P_b = 1 - (1 - p_{wait})^d
If an engineer needs API specs (Dependency 1) - design review (Dependency 2) - and CI pipeline green-lights (Dependency 3) - their probability of working collapses. If each dependency has a 20% chance of being late (p_{wait} = 0.2), the probability the engineer is blocked is not 20%. It is 1 - (0.8)^3 = 0.488. Almost 50%.
When P_b > 0 - the system suffers from Coupled Idleness. Unlike a machine that can be turned off - a blocked engineer generates "Dark Work". They scroll Slack. They refactor code that doesn't need refactoring. They create noise. This Dark Work consumes salary without reducing entropy.
This explains why adding more engineers reduces overall productivity. Brooks' Law. When you add nodes - you increase the number of communication paths (N(N-1)/2). You increase d. You increase P_b. If the reduction in capacity due to blocking outweighs the additive capacity of the new hire - the net velocity drops.
Eliyahu Goldratt, in The Goal, reinforces this connectivity problem:
"A plant where everyone is working all the time is very inefficient. The only way to keep everyone working is to create excess inventory." — Eliyahu Goldratt
The Synchronization Penalty
In distributed teams - this is exacerbated by the Synchronization Penalty. If Engineer A in New York needs an answer from Engineer B in London - and they miss the 2-hour overlap window - the delay is not 2 hours. It is 24 hours.
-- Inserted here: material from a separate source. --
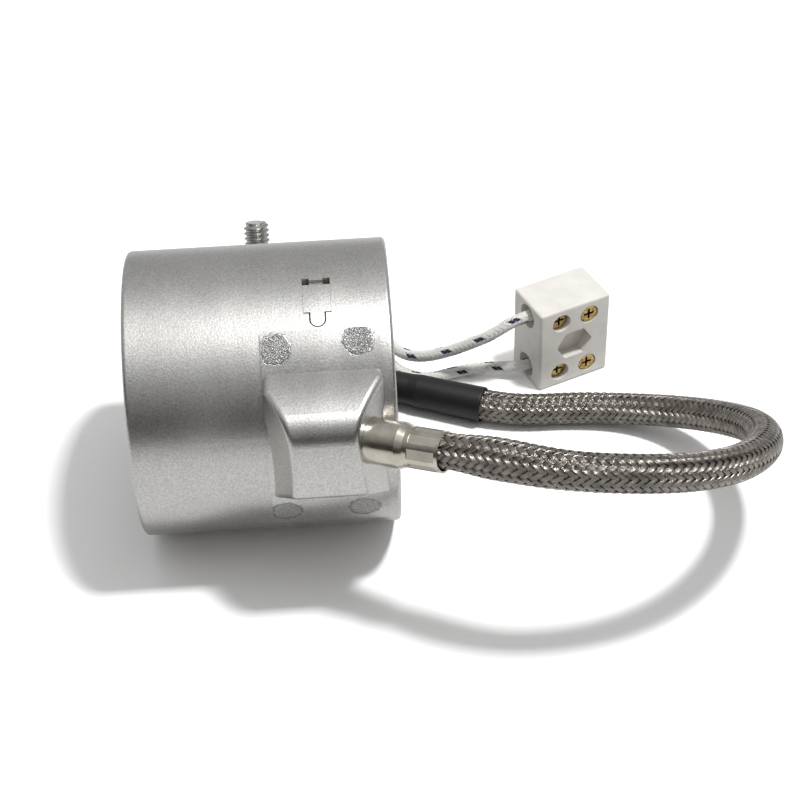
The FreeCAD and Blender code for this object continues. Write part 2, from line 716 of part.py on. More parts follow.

The cycle time is quantized by the rotation of the Earth.
This quantization turns small variances into 1-day delays. If a task takes 1.1 days - it effectively takes 2 days in a synchronous workflow. This "rounding up" of delay is why we mandate Asynchronous Decoupling. We structure work so dependencies do not require real-time handshakes. We replace "meetings" with "contracts" - API specs - written briefs. We break the synchronization lock.